:: GIVEN PROBLEM ::
Count the lines below that contain the word "shows", and report only that number.
════════════════
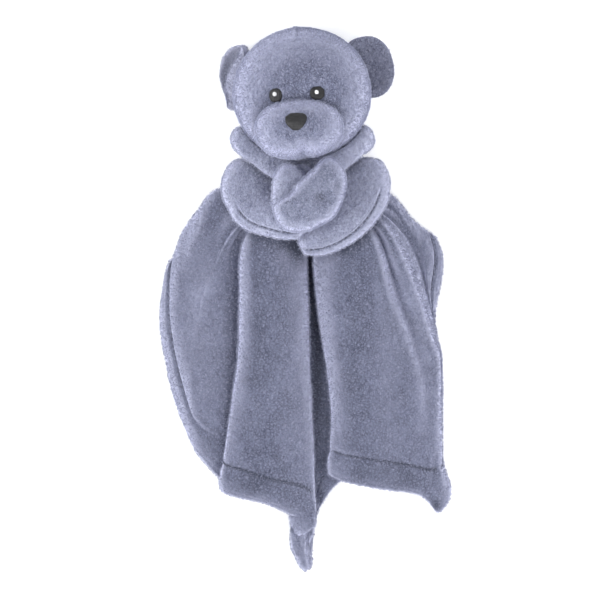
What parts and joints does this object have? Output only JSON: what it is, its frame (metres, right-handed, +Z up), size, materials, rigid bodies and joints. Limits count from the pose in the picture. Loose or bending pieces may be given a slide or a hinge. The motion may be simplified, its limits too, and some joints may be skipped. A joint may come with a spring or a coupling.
{
  "type": "comfort blanket lovey",
  "caption": "Plush bear head with ears, rolled collar, hugging arms and clasped paws on a square plush blanket gathered at the neck and laid out in soft folds.",
  "frame": {"origin": "on the table below the middle of the neck, on the flat underside of the blanket, with the toy lying on its back", "axes": "+Z up, out of the toy's front; +Y towards the top of the head; +X to the viewer's right"},
  "size_m": [0.1756, 0.3329, 0.0886],
  "materials": {
    "plush": "short-pile velour plush, grey-blue",
    "filling": "loose white fibre",
    "hem_thread": "sewing thread, a shade darker than the plush",
    "black_embroidery": "satin-stitched black thread",
    "white_embroidery": "satin-stitched white thread"
  },
  "bodies": {
    "root": {"blanket": "plush", "neck_gather": "plush", "neck_thread": "hem_thread", "neck_roll": "plush", "left_arm_skin": "plush", "left_arm_filling": "filling", "left_arm_thread": "hem_thread", "right_arm_skin": "plush", "right_arm_filling": "filling", "right_arm_thread": "hem_thread", "rear_paw_skin": "plush", "rear_paw_filling": "filling", "hem_thread_front_left": "hem_thread", "hem_thread_front_right": "hem_thread", "hem_thread_left": "hem_thread", "hem_thread_right": "hem_thread"},
    "neck": {"neck_disc": "plush"},
    "head": {"head_back_panel": "plush", "head_front_panel": "plush", "muzzle_panel": "plush", "head_filling": "filling", "left_eye": "black_embroidery", "right_eye": "black_embroidery", "left_eye_highlight": "white_embroidery", "right_eye_highlight": "white_embroidery", "nose": "black_embroidery"},
    "left_ear": {"left_ear_back": "plush", "left_ear_front": "plush"},
    "right_ear": {"right_ear_back": "plush", "right_ear_front": "plush"},
    "front_paw": {"front_paw_skin": "plush", "front_paw_filling": "filling"}
  },
  "joints": [
    {"name": "head_turn", "type": "hinge", "parent": "root", "child": "neck", "pos_m": [0.0012, 0.0478, 0.036], "axis": [-0.0785, 0.9969, 0], "range_deg": [-24, 36], "stiffness_Nm_per_rad": 0.02},
    {"name": "head_nod", "type": "hinge", "parent": "neck", "child": "head", "pos_m": [0.0012, 0.0478, 0.036], "axis": [-0.9915, -0.078, -0.1045], "range_deg": [0, 20], "stiffness_Nm_per_rad": 0.02},
    {"name": "left_ear_fold", "type": "hinge", "parent": "head", "child": "left_ear", "pos_m": [-0.03937, 0.05702, 0.0268], "axis": [0.2148, 0.9762, 0.0306], "range_deg": [-12, 30], "stiffness_Nm_per_rad": 0.004},
    {"name": "right_ear_fold", "type": "hinge", "parent": "head", "child": "right_ear", "pos_m": [0.04087, 0.06333, 0.03526], "axis": [0.3649, -0.9305, 0.0306], "range_deg": [-12, 30], "stiffness_Nm_per_rad": 0.004},
    {"name": "front_paw_lift", "type": "hinge", "parent": "root", "child": "front_paw", "pos_m": [0.022, -0.021, 0.047], "axis": [0.53, 0.848, 0], "range_deg": [0, 40], "stiffness_Nm_per_rad": 0.01}
  ]
}
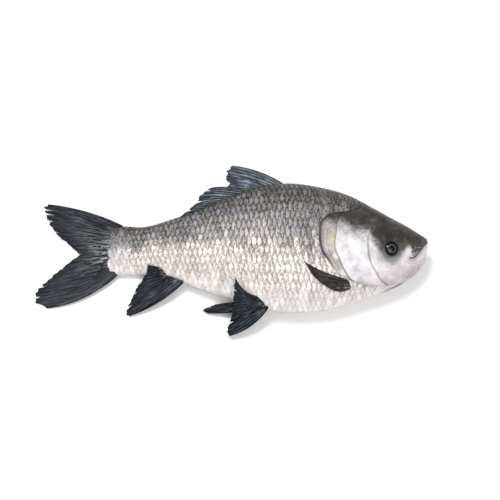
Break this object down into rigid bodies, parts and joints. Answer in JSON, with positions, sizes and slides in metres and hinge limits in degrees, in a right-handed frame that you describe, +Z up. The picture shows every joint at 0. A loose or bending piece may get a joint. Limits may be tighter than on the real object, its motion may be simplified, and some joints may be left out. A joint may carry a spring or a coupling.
{
  "type": "whole raw fish",
  "caption": "Whole raw deep-bodied carp lying on its left side, with gill covers, eyes and all of its fins.",
  "frame": {"origin": "middle of the bounding box, at the surface that the left flank rests on", "axes": "+X towards the snout, +Y towards the back, +Z up out of the right flank"},
  "size_m": [0.4842, 0.209, 0.0798],
  "materials": {
    "skin": "wet, glossy overlapping scales, dark along the back and silver to pinkish white below",
    "eye": "wet and clear over a black pupil",
    "fin": "damp slate-grey membrane over fine bony rays",
    "pectoral_fin": "damp dark brown-grey membrane over fine bony rays"
  },
  "bodies": {
    "root": {"body": "skin", "right_eye": "eye", "left_eye": "eye", "dorsal_fin": "fin", "tail_fin": "fin", "anal_fin": "fin", "right_pectoral_fin": "pectoral_fin", "left_pectoral_fin": "pectoral_fin", "right_pelvic_fin": "fin", "left_pelvic_fin": "fin"}
  },
  "joints": []
}
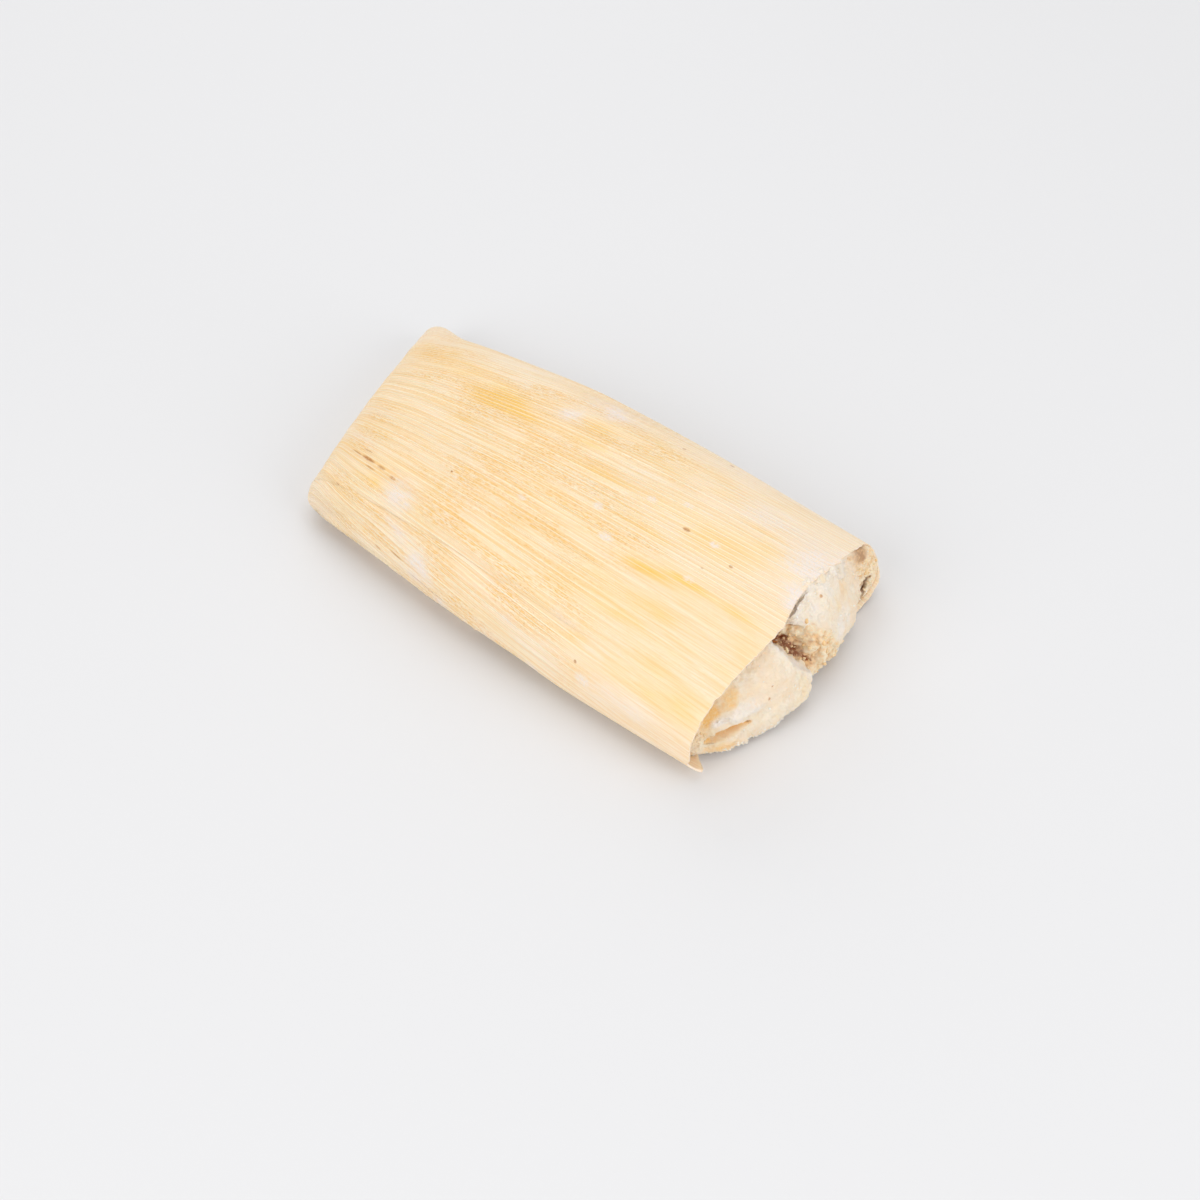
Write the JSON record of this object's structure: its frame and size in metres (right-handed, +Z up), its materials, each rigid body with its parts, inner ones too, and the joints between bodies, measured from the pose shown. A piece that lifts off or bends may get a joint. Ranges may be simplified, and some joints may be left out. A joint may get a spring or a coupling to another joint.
{
  "type": "tamale",
  "caption": "Steamed tamale in its dried corn husk, with a folded-under end and an open end that shows the dough and the filling.",
  "frame": {"origin": "middle of the underside of the whole tamale, on the surface it lies on", "axes": "+X along its length from the folded end to the open end, +Y towards the back long side, +Z up"},
  "size_m": [0.1444, 0.0718, 0.0237],
  "materials": {
    "husk": "dry ribbed corn husk, satin",
    "masa": "crumbly steamed corn dough, matte",
    "filling": "cooked shredded meat, slightly moist"
  },
  "bodies": {
    "root": {"husk": "husk", "masa": "masa", "filling": "filling"}
  },
  "joints": []
}
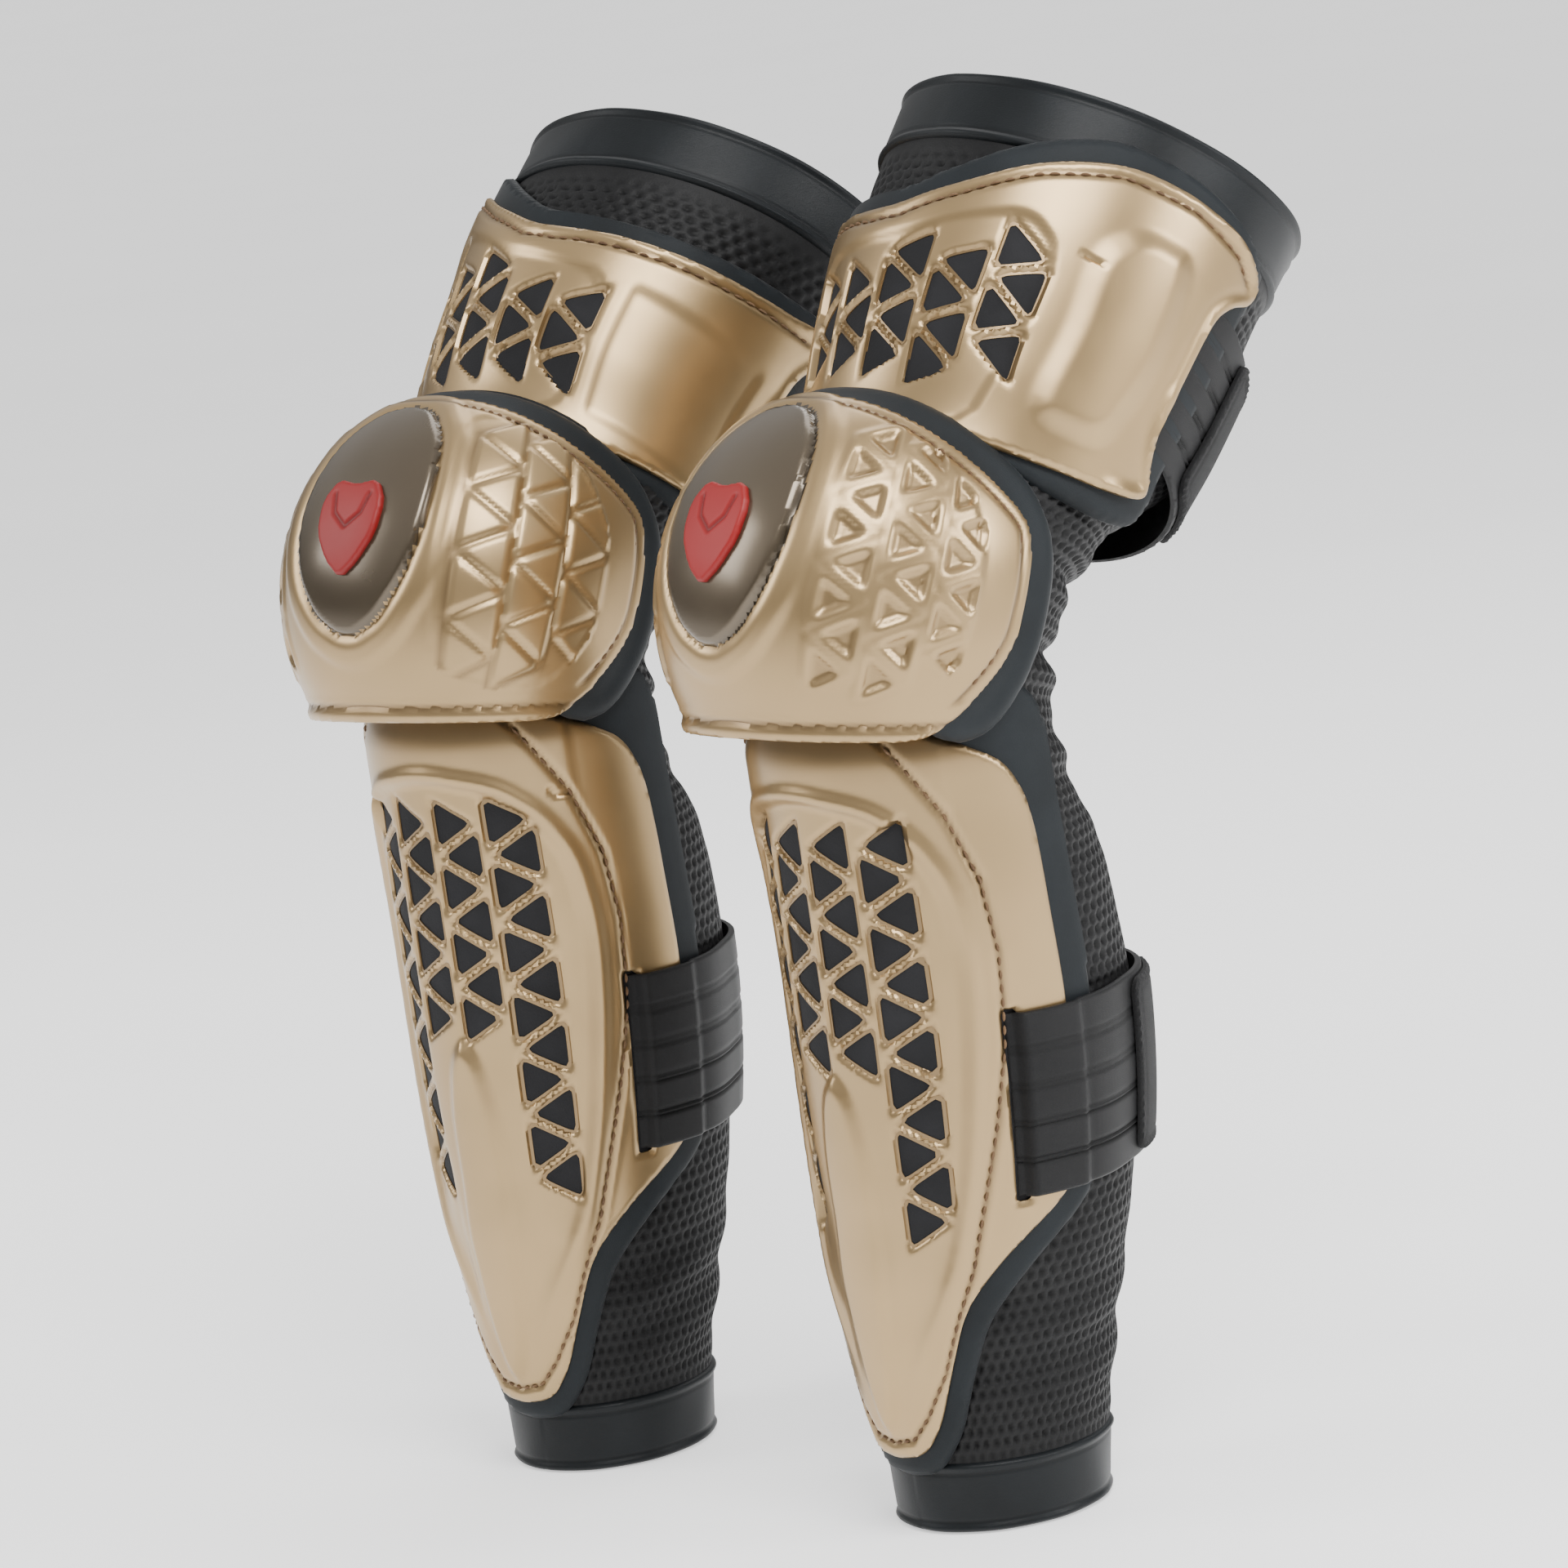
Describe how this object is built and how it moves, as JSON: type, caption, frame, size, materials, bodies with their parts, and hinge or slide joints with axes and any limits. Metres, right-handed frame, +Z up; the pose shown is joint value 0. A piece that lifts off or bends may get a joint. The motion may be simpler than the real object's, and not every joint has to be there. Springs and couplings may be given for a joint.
{
  "type": "knee guards",
  "caption": "Pair of off-road knee and shin guards: vented bronze plates on knitted sleeves, with pivoting knee cups and strap tabs.",
  "frame": {"origin": "middle of the pair's outline, seen from above, on the surface it stands on", "axes": "+Z up the shins, -Y the front of the guards, +X the wearer's left"},
  "size_m": [0.372, 0.2952, 0.5113],
  "materials": {
    "bronze_shell": "satin metallic bronze paint on moulded plastic",
    "red_badge": "gloss red moulded plastic",
    "neoprene": "laminated neoprene with a smooth knit face",
    "binding_tape": "woven elastic binding tape",
    "mesh_knit": "spacer mesh knit with round dimples",
    "elastic_band": "smooth elastic band with a soft sheen",
    "silicone_grip": "printed silicone",
    "impact_foam": "closed cell impact foam",
    "strap_webbing": "ribbed elastic webbing",
    "hook_tab": "hook tape backed with webbing",
    "loop_patch": "brushed loop tape"
  },
  "bodies": {
    "left_shin": {"left_shin_cuff_band": "elastic_band", "left_shin_cuff_grip": "silicone_grip", "left_shin_sleeve": "mesh_knit", "left_shin_pad": "neoprene", "left_shin_foam": "impact_foam", "left_shin_shell": "bronze_shell", "left_calf_strap": "strap_webbing", "left_calf_strap_loop_patch": "loop_patch", "left_knee_sleeve": "mesh_knit", "left_knee_pad": "neoprene", "left_knee_pad_binding": "binding_tape"},
    "left_thigh": {"left_thigh_sleeve": "mesh_knit", "left_thigh_cuff_band": "elastic_band", "left_thigh_cuff_grip": "silicone_grip", "left_thigh_pad": "neoprene", "left_thigh_foam": "impact_foam", "left_thigh_shell": "bronze_shell", "left_thigh_strap": "strap_webbing", "left_thigh_strap_loop_patch": "loop_patch"},
    "left_cup": {"left_knee_cup_shell": "bronze_shell", "left_knee_cup_badge": "red_badge", "left_knee_protector_foam": "impact_foam"},
    "left_calf_tab": {"left_calf_strap_tab": "hook_tab"},
    "left_thigh_tab": {"left_thigh_strap_tab": "hook_tab"},
    "right_shin": {"right_shin_cuff_band": "elastic_band", "right_shin_cuff_grip": "silicone_grip", "right_shin_sleeve": "mesh_knit", "right_shin_pad": "neoprene", "right_shin_foam": "impact_foam", "right_shin_shell": "bronze_shell", "right_calf_strap": "strap_webbing", "right_calf_strap_loop_patch": "loop_patch", "right_knee_sleeve": "mesh_knit", "right_knee_pad": "neoprene", "right_knee_pad_binding": "binding_tape"},
    "right_thigh": {"right_thigh_sleeve": "mesh_knit", "right_thigh_cuff_band": "elastic_band", "right_thigh_cuff_grip": "silicone_grip", "right_thigh_pad": "neoprene", "right_thigh_foam": "impact_foam", "right_thigh_shell": "bronze_shell", "right_thigh_strap": "strap_webbing", "right_thigh_strap_loop_patch": "loop_patch"},
    "right_cup": {"right_knee_cup_shell": "bronze_shell", "right_knee_cup_badge": "red_badge", "right_knee_protector_foam": "impact_foam"},
    "right_calf_tab": {"right_calf_strap_tab": "hook_tab"},
    "right_thigh_tab": {"right_thigh_strap_tab": "hook_tab"}
  },
  "joints": [
    {"name": "left_knee_flex", "type": "hinge", "parent": "left_shin", "child": "left_thigh", "pos_m": [0.10043, -0.06543, 0.334], "axis": [-0.9962, 0.0872, 0], "range_deg": [-13, 55], "deforming": ["left_knee_sleeve", "left_knee_pad", "left_knee_pad_binding"]},
    {"name": "left_cup_follow", "type": "hinge", "parent": "left_shin", "child": "left_cup", "pos_m": [0.10043, -0.06543, 0.334], "axis": [-0.9962, 0.0872, 0], "range_deg": [-3.9, 16.5]},
    {"name": "left_calf_tab_peel", "type": "hinge", "parent": "left_shin", "child": "left_calf_tab", "pos_m": [0.16606, -0.02299, 0.1575], "axis": [0, 0, -1], "range_deg": [0, 70]},
    {"name": "left_thigh_tab_peel", "type": "hinge", "parent": "left_thigh", "child": "left_thigh_tab", "pos_m": [0.1716, 0.04617, 0.3835], "axis": [-0.0616, -0.7044, -0.7071], "range_deg": [0, 70]},
    {"name": "guard_spacing", "type": "slide", "parent": "left_shin", "child": "right_shin", "axis": [-1, 0, 0], "range_m": [0, 0.25]},
    {"name": "right_knee_flex", "type": "hinge", "parent": "right_shin", "child": "right_thigh", "pos_m": [-0.10043, -0.06543, 0.334], "axis": [-0.9962, -0.0872, 0], "range_deg": [-18, 50], "deforming": ["right_knee_sleeve", "right_knee_pad", "right_knee_pad_binding"]},
    {"name": "right_cup_follow", "type": "hinge", "parent": "right_shin", "child": "right_cup", "pos_m": [-0.10043, -0.06543, 0.334], "axis": [-0.9962, -0.0872, 0], "range_deg": [-5.4, 15]},
    {"name": "right_calf_tab_peel", "type": "hinge", "parent": "right_shin", "child": "right_calf_tab", "pos_m": [-0.16606, -0.02299, 0.1575], "axis": [0, 0, 1], "range_deg": [0, 70]},
    {"name": "right_thigh_tab_peel", "type": "hinge", "parent": "right_thigh", "child": "right_thigh_tab", "pos_m": [-0.17194, 0.05002, 0.37308], "axis": [-0.0668, 0.7631, 0.6428], "range_deg": [0, 70]}
  ],
  "couplings": [
    {"joint": "left_cup_follow", "follows": "left_knee_flex", "ratio": 0.3},
    {"joint": "right_cup_follow", "follows": "right_knee_flex", "ratio": 0.3}
  ]
}
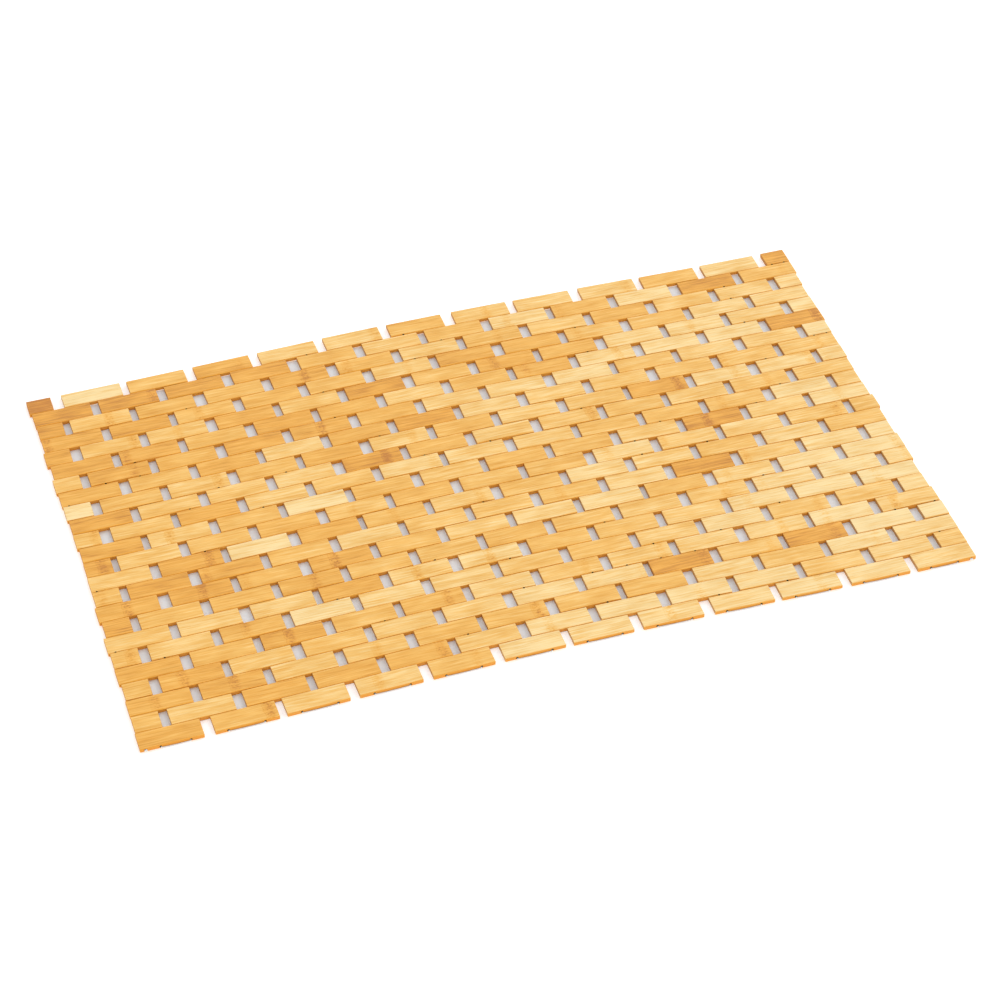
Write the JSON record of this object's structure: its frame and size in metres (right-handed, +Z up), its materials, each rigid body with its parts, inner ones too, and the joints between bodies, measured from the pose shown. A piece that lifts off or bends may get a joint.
════════════════
:: WRITTEN RESPONSE ::
2